Think about how you would manually check if a word fits in a crossword: you'd look for potential starting positions and try placing the word in different directions from each position. A valid starting position must be at the beginning of a slot - either at the board's edge or right after a '#' character.

For each position (i, j) in the matrix, we can try placing the word in four possible directions:

  • Left to right (direction vector: (0, 1))
  • Right to left (direction vector: (0, -1))
  • Top to bottom (direction vector: (1, 0))
  • Bottom to top (direction vector: (-1, 0))

But not every position can be a valid starting point. For example, if we want to place a word from left to right starting at (i, j), then either j must be 0 (left edge of the board) or board[i][j-1] must be '#' (blocked cell to the left). This ensures we're at the beginning of a horizontal slot.

Once we have a valid starting position and direction, we need to verify two things:

  1. The word fits within the slot (doesn't extend beyond the ending boundary)
  2. Each character either goes into an empty space or matches an existing letter

The ending boundary check is crucial - after placing the word, the next cell in that direction must either be out of bounds or contain '#'. This ensures the word doesn't merge with adjacent words or leave empty spaces within a slot.

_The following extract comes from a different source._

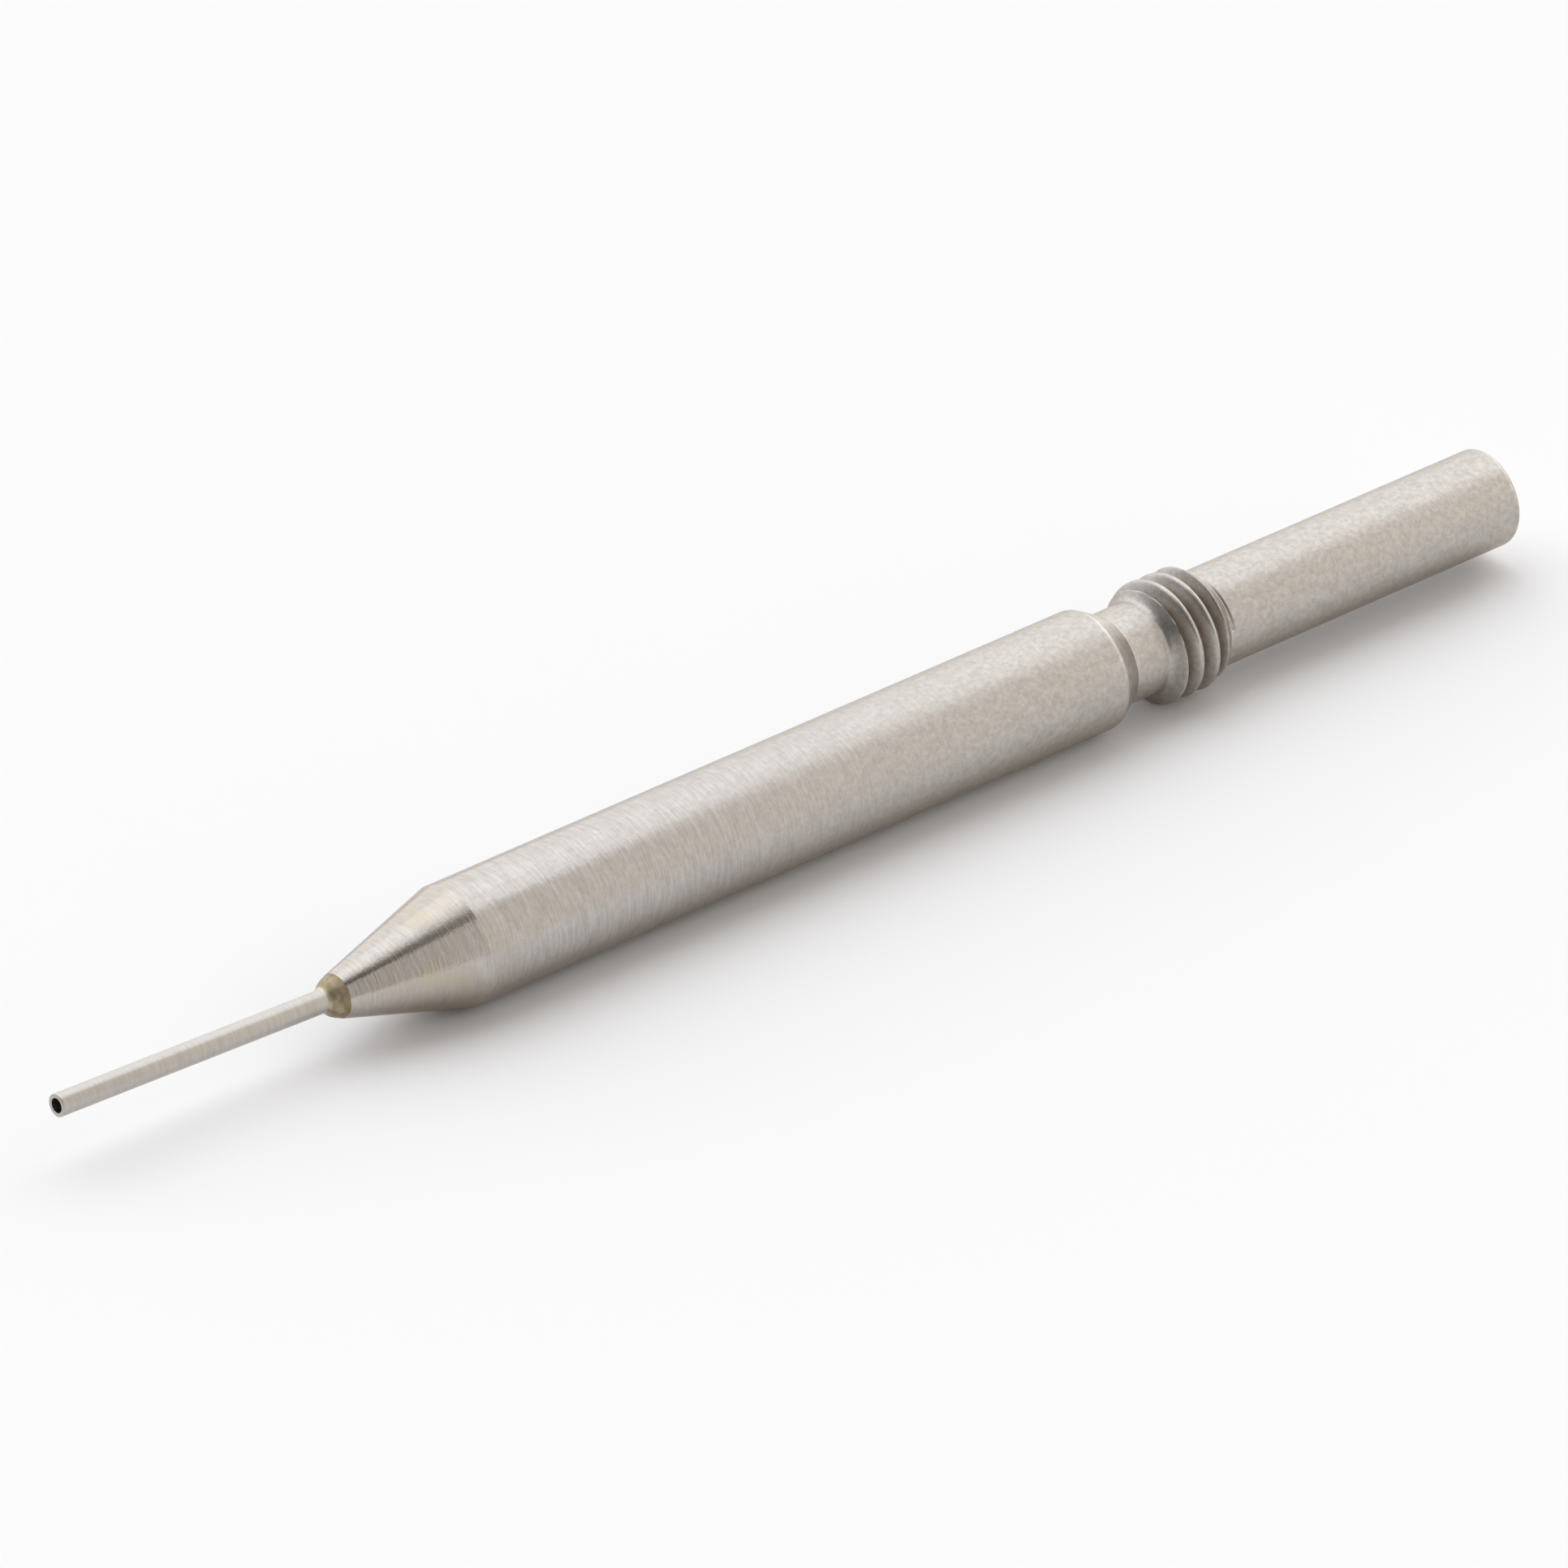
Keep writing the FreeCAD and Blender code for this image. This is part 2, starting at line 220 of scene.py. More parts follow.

By systematically checking all possible starting positions and directions, we can determine if there's at least one valid placement for the word.

Solution Approach

The solution uses an enumeration approach where we check every possible position and direction for placing the word.

Main Algorithm Structure:

We iterate through each cell (i, j) in the matrix and check if the word can be placed starting from this position in any of the four directions. The main loop structure is:

for i in range(m):
    for j in range(n):
        # Check all 4 directions from position (i, j)

Helper Function - check(i, j, a, b):

This function validates whether we can place the word starting from position (i, j) in the direction (a, b). The direction vectors are:

  • (0, 1) for left-to-right
  • (0, -1) for right-to-left
  • (1, 0) for top-to-bottom
  • (-1, 0) for bottom-to-top

The function performs two key validations:

  1. End boundary check: Calculate the position after the word ends: (x, y) = (i + a * k, j + b * k) where k is the word length. If this position is within bounds and not a '#', the word would improperly extend into another slot, so we return false.

  2. Character-by-character validation: Traverse each character of the word in the given direction. For each character c:

    • Check if we're still within matrix bounds
    • Verify that the current cell is either empty (' ') or contains the matching character c
    • Move to the next position: (i, j) = (i + a, j + b)

Starting Position Validation:

Before calling check, we verify that the position is a valid starting point for each direction:

  • Left-to-right: Must be at left edge (j == 0) or have '#' to the left (board[i][j-1] == '#')
  • Right-to-left: Must be at right edge (j == n-1) or have '#' to the right (board[i][j+1] == '#')
  • Top-to-bottom: Must be at top edge (i == 0) or have '#' above (board[i-1][j] == '#')
  • Bottom-to-top: Must be at bottom edge (i == m-1) or have '#' below (board[i+1][j] == '#')

Final Decision:

If any of the four directional checks from any position returns true, we immediately return true. If we've checked all positions and directions without finding a valid placement, we return false.

The time complexity is O(m * n * k) where m and n are the matrix dimensions and k is the word length, as we potentially check each position and traverse the word for validation. The space complexity is O(1) as we only use a constant amount of extra space.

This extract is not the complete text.